Estou longe de ser como o grandalhão do filme do Woody Allen, mas também acho que - com os meus enormíssimos 1700 milímetros, que fazem de mim um SuperMinion - não passaria no casting para o filme da Branca de Neve e os 7 Anões.

Sabes, Maria, quantos vezes quem discorda de mim me chama ‘anão’ e outras coisas do género?
Sabes, Maria, que aceitei um convite da ‘Fremantle’ para fazer de “Gelado” no programa ‘A Máscara’, da SIC, e sabes o que faz quase semanalmente um canal de televisão controlado por um clube de futebol?
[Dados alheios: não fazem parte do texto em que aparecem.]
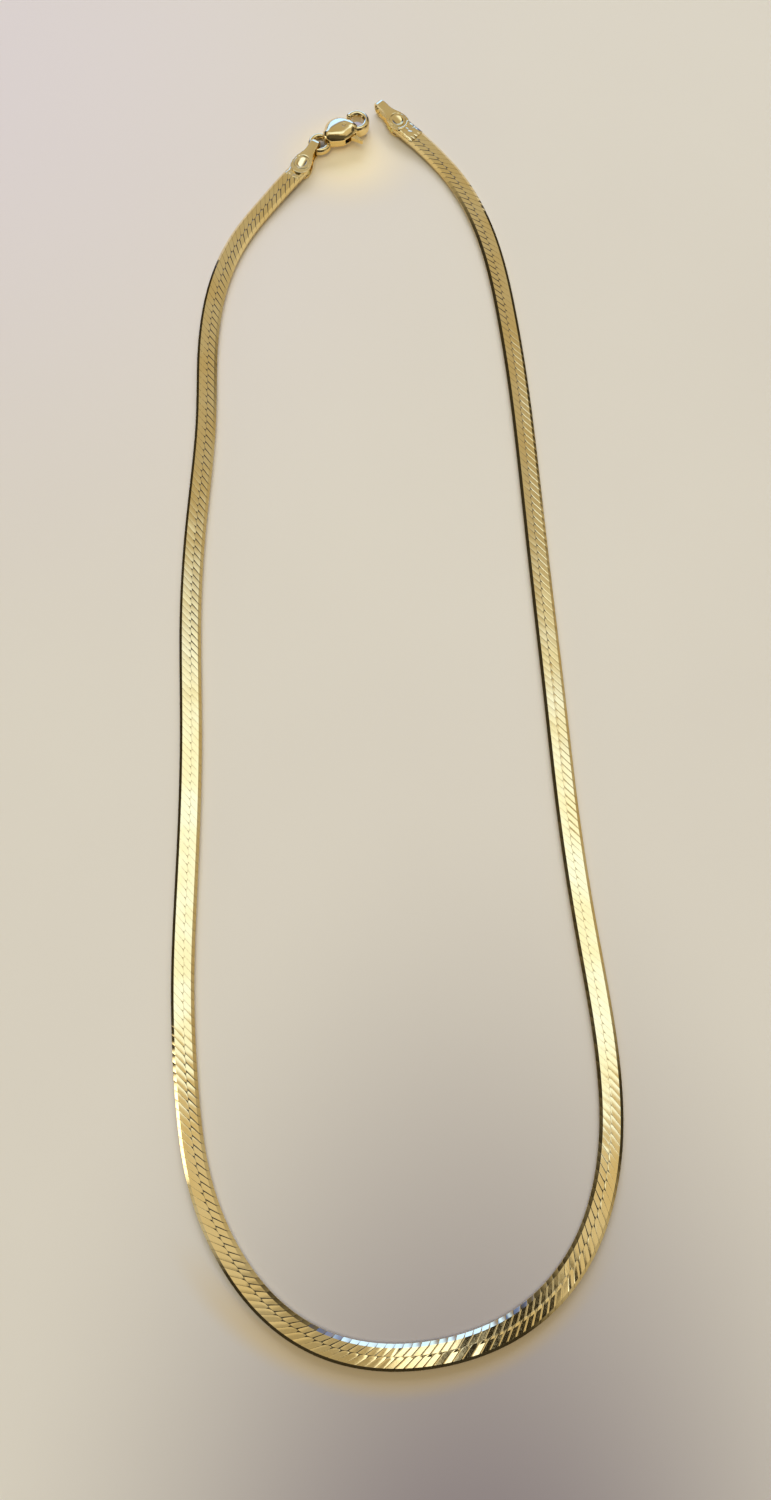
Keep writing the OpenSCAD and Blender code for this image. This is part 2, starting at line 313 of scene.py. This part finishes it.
def makeTable():
    bpy.ops.mesh.primitive_plane_add(size=table["size"] * mm, location=(0, 0, -table["drop"] * mm))
    made = bpy.context.object
    made.name = "table_top"
    bpy.ops.object.transform_apply(location=True, rotation=True, scale=True)
    material, shop = newMaterial("table")
    place = shop.node("ShaderNodeTexCoord", output=3)

    def offsetFrom(spot):
        x, y = spot["middle"]
        return shop.vector("SUBTRACT", {0: place, 1: (x * mm, y * mm, 0)})

    def lengthOf(offset):
        return shop.vector("LENGTH", {0: offset}, 1)

    def softEdge(value, places):
        return shop.stepped(value, *[c * mm for c in places])

    cloud = shop.node("ShaderNodeTexNoise", {}, {"Vector": place, **table["cloud"]})
    colour = shop.mixed(cloud, table["pale"], table["grey"])
    for name, spot in table["spots"].items():
        offset = shop.vector("MULTIPLY", {0: offsetFrom(spot), 1: (spot["squeeze"], 1, 1)})
        spread = 1 - softEdge(lengthOf(offset), (0, spot["reach"]))
        colour = shop.mixed(spread, colour, spot["colour"])
        # the painted glow also shines a little by itself, though it is no lamp
        if name == "glow":
            paintedGlowLight = shop.mixed(spread * spread, (0, 0, 0, 1), spot["colour"])
    # the painted golden shadow, in a ring outside the bottom bend and on its south side only
    paintedGoldenShadow = table["paintedGoldenShadow"]
    offset = offsetFrom(paintedGoldenShadow)
    away = lengthOf(offset)
    ring = softEdge(away, paintedGoldenShadow["inner"]) * (1 - softEdge(away, paintedGoldenShadow["outer"]))
    northward = shop.node("ShaderNodeSeparateXYZ", inputs={0: offset}, output=1)
    below = 1 - softEdge(northward, paintedGoldenShadow["south"])
    colour = shop.mixed(ring * below * paintedGoldenShadow["share"], colour, paintedGoldenShadow["colour"])
    # the painted glow under the clasp is given off through the emission
    surface = shop.node("ShaderNodeBsdfPrincipled", inputs={
        "Base Color": colour, "Roughness": table["rough"],
        "Emission Color": paintedGlowLight, "Emission Strength": table["paintedGlowStrength"]})
    shop.node("ShaderNodeOutputMaterial", inputs={"Surface": surface})
    made.data.materials.append(material)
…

Aposta em descredibilizar as minhas opiniões, exibindo a foto multicolorida, tentando achar ridículo numa coisa tão normal e que até revela, creio eu, outra dimensão humana.

Sabes, Maria, quantas pessoas do nosso meio que revelam ou revelaram preocupação com o tema das ameaças e das suas implicações, a provocar enormes danos colaterais, que eu tento mitigar sempre que vou à antena?...

Alguns ainda devem achar que é tudo invenção de quem quer (mais) fama.

Por isso te digo, Maria: a gordura e a flacidez estão no cérebro das pessoas. Não tens outro remédio senão seguir o teu caminho, como vou seguir o meu, se me permites.

Só a competência interessa (ou devia interessar), mas cabe-nos a todos virar o jogo, quando outros valores se levantam, até formas encapotadas de machismo.